Alaska subcommittee hears plan to return payroll and accounts‑payable staff to departments
Loading...
Summary
Department of Administration officials told a House Finance subcommittee that 87 shared‑services positions and 40 payroll positions will be returned to state agencies to address duplicated processes and improve timeliness; officials reported a 38% payroll vacancy rate and about 330 outstanding notices of pay problems.
The House Finance Department of Administration Subcommittee on Thursday heard Department of Administration officials outline a plan to return shared‑services and payroll staff to individual state departments, a step department leaders said is meant to reduce duplicated steps and speed transaction processing.
"A total of 87 positions are transferring back to departments," Administrative Services Director Stephanie Bingham told the committee, describing the scheduled deconsolidation of Shared Services of Alaska. Bingham said those 87 roles include 81 permanent full‑time and six non‑permanent positions, and that 76 are filled while 11 are vacant. She said the Division of Finance and the Department of Transportation and Public Facilities would receive the largest shares.
The plan also moves 40 permanent full‑time payroll positions back to departments, Bingham said. "Department of Transportation and Public Facilities receives 17 positions. Department of Corrections receives 8, and Department of Fish and Game will receive 6," she said; of those 40, 27 are filled and 13 are vacant.
Why it matters: committee members pressed officials on whether decentralizing payroll could improve service and accuracy after earlier centralization was intended to standardize processes. Bingham said the change was prompted by feedback — including a September 2025 OMBI survey — in which many departments asked for accounts‑payable and travel functions to return to the offices that originate transactions. "The decentralization aligns the responsibilities and the accountability by placing processes and oversight with the departments that originate and manage those transactions," she said.
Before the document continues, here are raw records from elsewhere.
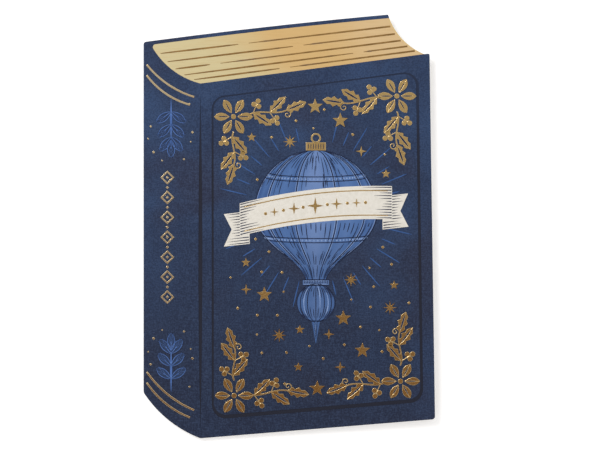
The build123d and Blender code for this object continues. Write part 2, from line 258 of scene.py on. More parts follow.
head_y = card_height / 2
foot_y = -card_height / 2
hinge_x = fold_x + spine_width
cover_width = card_width - spine_width
cover_height = card_height - cover_drop
cover_half_width = cover_width / 2
cover_half_height = cover_height / 2
head_climb = tan(radians(head_slope))
foot_climb = tan(radians(foot_slope))
cover_level = foot_y + cover_half_width * foot_climb + cover_half_height


def on_cover(across, up):
    """Points of the drawn cover, measured from its middle.

    Its rows climb to the right, more at the head than at the foot, and its right side leans in.
    """
    share = (np.asarray(up) + cover_half_height) / cover_height
    climb = foot_climb + (head_climb - foot_climb) * share
    width = cover_width - cover_lean * share
    x = hinge_x + width * (np.asarray(across) / cover_width + 0.5)
    return np.stack((x, cover_level + up + across * climb), axis=-1)


def arc(start, end, sagitta, shares):
    """Points at shares of a round arc whose middle stands a sagitta to the left of its chord.

    Its radius is (c^2 + s^2) / 2s, where c is half the chord and s the sagitta.
    """
    start, end = np.asarray(start), np.asarray(end)
    half = np.hypot(*(end - start)) / 2
    ahead = (end - start) / (2 * half)
    left = np.array((-ahead[1], ahead[0])) * np.sign(sagitta)
    radius = (half**2 + sagitta**2) / (2 * abs(sagitta))
    middle = (start + end) / 2 + left * (abs(sagitta) - radius)
    angle = (2 * np.asarray(shares) - 1)[:, None] * np.arcsin(half / radius)
    return middle + radius * (left * np.cos(angle) + ahead * np.sin(angle))


def lay(plan, height):
    """Points in metres from plan points on the front leaf and heights above it, both in mm.

    The leaf rises to the right, so plan lengths run up its slope and heights stand square to it.
    """
    x = plan[..., 0] * run - height * rise
    z = front_level + plan[..., 0] * rise + height * run
    return np.stack((x, plan[..., 1], z), axis=-1) / 1000


def slab(plan, height, floor, drawn, wrap=False):
    """A closed slab over a grid of plan points: a top at its heights, a flat bottom and a rim.

    The top's cells run along the first axis and then to its left. With wrap, the first axis
    comes round to its start and has no ends.
    """
    rows, columns = plan.shape[:2]
    cell = np.arange(rows * columns).reshape(rows, columns)
    top = np.stack((cell[:-1, :-1], cell[1:, :-1], cell[1:, 1:], cell[:-1, 1:]), -1).reshape(-1, 4)
    if wrap:
        rims = [cell[:, 0], cell[::-1, -1]]
    else:
        rims = [np.concatenate((cell[:, 0], cell[-1, 1:], cell[-2::-1, -1], cell[0, -2::-1]))]
    under = rows * columns
    walls = [np.stack((a[:-1] + under, a[1:] + under, a[1:], a[:-1]), -1) for a in rims]
    points = np.concatenate((lay(plan, height).reshape(-1, 3), lay(plan, floor).reshape(-1, 3)))
    faces = np.concatenate((top, top[:, ::-1] + under, *walls))
    return points, faces, np.tile(drawn.reshape(-1, 3), (2, 1))


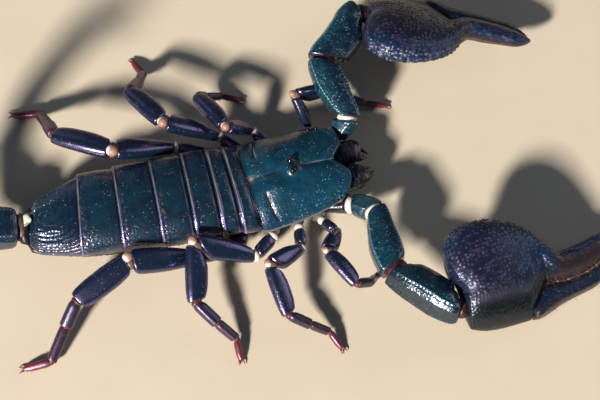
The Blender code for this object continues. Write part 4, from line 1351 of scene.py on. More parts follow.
@dataclass
class Segment:
    """One rigid piece of a limb between two joints.

    Girths are rows of share of length, width, height and outward lean.
    """

    start: Array
    end: Array
    girths: tuple[tuple[float, ...], ...]
    roll: float = 0.0
    squareness: float = 2.5
    insets: tuple[float, float] = (0.15, 0.15)
    rounding: tuple[float, float] = (0.9, 0.9)
    ridges: tuple[Ridge, ...] = ()
    grain: tuple[float, float] = (0.0, 0.0)
    coarse: tuple[float, float] = (0.0, 0.0)
    bow: float = 0.0
    before: Array | None = None
    after: Array | None = None
    mitre: tuple[float, float] = (1.0, 0.3)
    rings: int = 54
    around: int = 44
    seed: float = 1.0

    def __post_init__(self) -> None:
        """Work out the length, and the angles in a ring, from the left round over the top."""
        self.length = float(np.linalg.norm(self.end - self.start))
        self.angles = turns(self.around)[None, :]

    def axes(self) -> tuple[Array, Array, Array]:
        """Return the directions along, across and up, rolled about the limb."""
        way = unit(self.end - self.start)
        across, up = upright(way)
        cos, sin = math.cos(math.radians(self.roll)), math.sin(math.radians(self.roll))
        return way, across * cos + up * sin, up * cos - across * sin

    def grid(self) -> tuple[Array, Array, Array]:
        """Build the skin.

        Each ring is a superellipse whose width and height follow the girths; near both
        ends it shrinks as the root of one less a square, so that the ends are round.
        Where the next piece turns away, the end is cut aslant towards the plane between the
        two.  Ridges, grains and a slight bow are then added along the normals.

        Returns:
            The rings, each ring's distance from the start, and the grain heights.
        """
        way, across, up = self.axes()
        room = self.length - self.insets[0] - self.insets[1]
        t = shares(self.rings)
        share = 0.45 * t + 0.55 * (0.5 - 0.5 * np.cos(math.pi * t))
        width, height, lean = columns(self.girths, share)
        near = 1 - np.minimum(share * room / self.rounding[0], 1)
        far = 1 - np.minimum((1 - share) * room / self.rounding[1], 1)
        cap = np.sqrt((1 - 0.9 * near**2) * (1 - 0.9 * far**2))
        wide, high = oval(self.angles, self.squareness)
        side, rise = wide * (width * cap / 2)[:, None], high * (height * cap / 2)[:, None]
        place = self.insets[0] + share * room
        middle = self.start + way * place[:, None] + across * lean[:, None]
        middle = middle + up * (self.bow * np.sin(math.pi * share))[:, None]
        offset = side[..., None] * across + rise[..., None] * up
        reach = min(0.5, 6.0 / self.length)
        slip = self.slant(offset, way, self.after, ease(share, 1 - reach, 1.0))
        slip = slip + self.slant(offset, way, self.before, fall(share, 0.0, reach))
        grid = middle[:, None] + offset + slip[..., None] * way
        open_part = (np.minimum(near, far) <= 0)[:, None] * cap[:, None]
        relief = np.zeros((self.rings, self.around))
        ends = ease(share, 0.03, 0.14)[:, None] * ease(1 - share, 0.02, 0.12)[:, None]
        for ridge in self.ridges:
            gap = apart(np.degrees(self.angles), ridge.degrees)
            row = 1 - ridge.beaded + ridge.beaded * beads(place[:, None] + ridge.degrees, ridge.pitch)
            relief = relief + ridge.height * swell(gap, ridge.breadth) * row * ends
        tips = relief / 0.3
        girth = 0.5 * math.pi * sum(max(size) for size in list(zip(*self.girths))[1:3])
        for pitch, depth in (self.grain, self.coarse):
            if depth:
                cells = max(int(girth / pitch), 4)
                turn = self.angles / math.tau * cells
                grains = pebbles(place[:, None] / pitch, turn, self.seed + pitch, cells)
                relief = relief + depth * grains * open_part * ends
                tips = np.maximum(tips, grains * min(1.0, depth / 0.08))
        return raised(grid, relief), place[:, None], np.clip(tips, 0, 1)

    def slant(self, offset: Array, way: Array, other: Array | None, weight: Array) -> Array:
        """Return how far points move along the piece so that an end lies in the plane between two ways."""
        if other is None:
            return np.zeros(offset.shape[:2])
        shift = -(offset @ other) / (1.0 + float(np.dot(way, other)))
        retreat = np.sign(shift) * (-1.0 if other is self.after else 1.0) > 0
        shift = shift * np.where(retreat, self.mitre[0], self.mitre[1])
        return np.clip(shift, -3.2, 3.2) * weight[:, None]

    def skin(self, skin: Skin, marks: Marks, warm_ends: tuple[float, float]) -> Skin:
        """Add the segment to a skin, with reddish rims of the given strength at its ends."""
        grid, place, tips = self.grid()
        rims = warm_ends[0] * fall(place - self.insets[0], 0.3, 1.3)
        rims = rims + warm_ends[1] * fall(self.length - self.insets[1] - place, 0.2, 1.2)
        marks = Marks(marks.warm + rims, marks.pale, marks.shade, np.maximum(marks.tip, tips), marks.drift)
        return skin.add(grid, marks)


def inset(before: Array, after: Array, half_width: float) -> float:
    """Return how far a flat end of this half width stops short of a bent joint."""
    half_bend = math.acos(np.clip(np.dot(before, after), -1, 1)) / 2
    return half_width * math.tan(half_bend) + 0.15 / math.cos(half_bend)


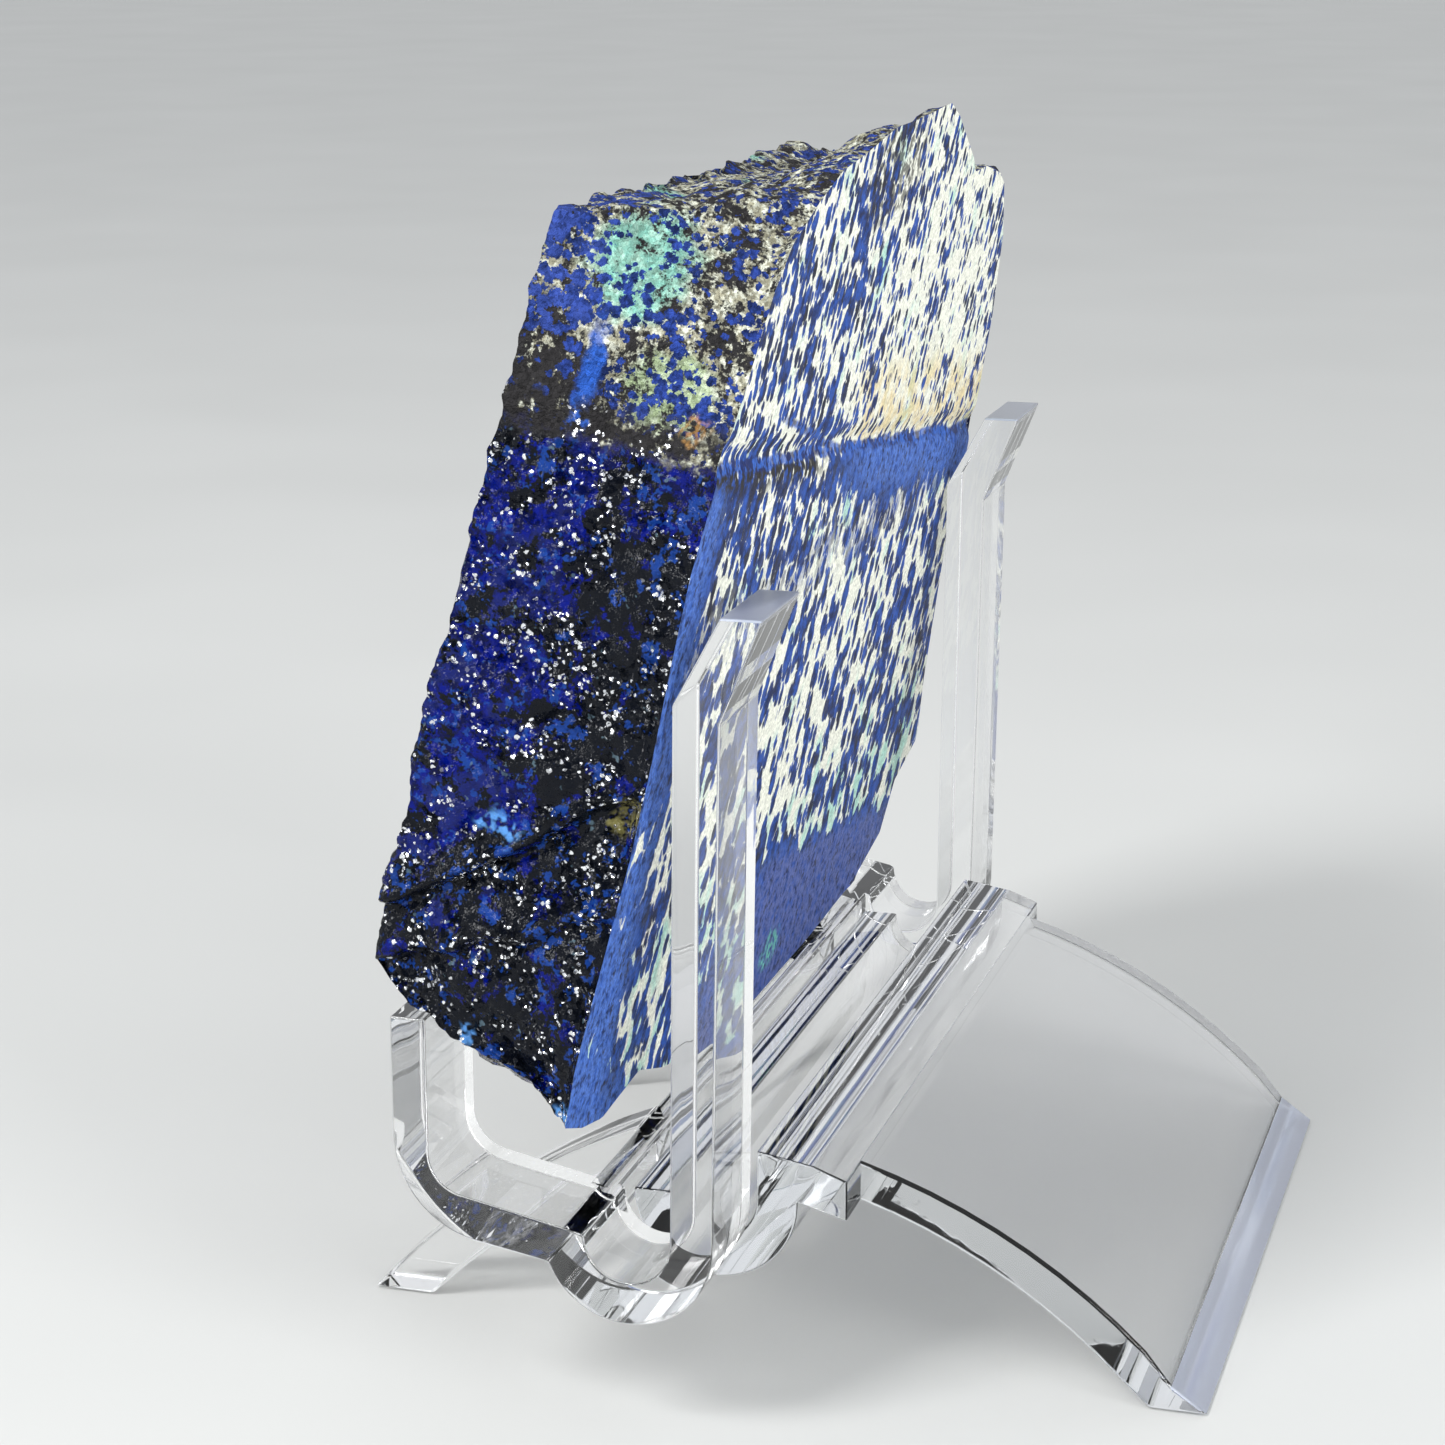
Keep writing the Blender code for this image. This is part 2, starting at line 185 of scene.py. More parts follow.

Payroll performance and staffing: Elizabeth Donasky, director of the Division of Finance, told legislators payroll has been strained. "Payroll has a 38% vacancy rate," she said, and staff have worked overtime to make sure employees are paid. Bingham told the panel the department received 2,349 notices of pay problems (NOPPs) since 2023, that most have been resolved and that "about 330 of them remain," which the department described as a steady state rather than a backlog.
Committee members pressed for historical data and targets. Representative Kerrick asked whether 330 open NOPPs is higher or lower than past peaks and what an acceptable steady state would be; Donasky said it is difficult to compare to earlier years because NOPPs were previously managed on paper and only recently tracked electronically, and that automated tracking shows a decline overall.
Accountability and follow‑up requests: Representative Ballard asked for a full listing of PCN numbers, vacancy durations and associated salaries; he said vacancies last year appeared large in aggregate and estimated "almost $272,000,000" in related amounts. Bingham accepted the request and the department agreed to supply the data to the committee.
Controls, training and automation: Committee members raised concerns that small, department‑level payroll teams could be vulnerable to single points of failure when staff are absent. Bingham said the Division of Finance will work directly with receiving agencies to cross‑train staff, provide statewide guidance, and maintain centralized oversight during transition. "Departments with 1 or 2 payroll staff will need to assess their internal processes and assign cross‑train staff or supervisors to provide the secondary review of all payroll runs," she said.
The department also described a narrower automation strategy during the deconsolidation. Donasky said the division is developing an AI chatbot hosted on Microsoft Teams to help newer payroll staff interpret bargaining‑unit rules and letters of agreement; she said the chatbot is "underway" and the team hopes it will be available in a couple of months, "hopefully before the end of the year." Officials said a full statewide time‑and‑attendance rollout is larger than the department can manage while decentralizing and will be scaled back.
No votes were taken. The hearing concluded with Bingham pointing to the Alaska Marine Highway System's earlier payroll transfer to the Department of Transportation as a positive example and the committee adjourning at 5:17 p.m. Committee members recorded several follow‑up information requests, including vacancy histories, PCN numbers, and more detail on NOPP trends.
What remains unresolved: the hearing produced requests for empirical comparisons of NOPP volumes over time, a department‑by‑department list of transferred positions with vacancy durations and costs, and a timeline for when receiving departments will refill vacancies or reclassify roles. The department agreed to provide those materials to the committee.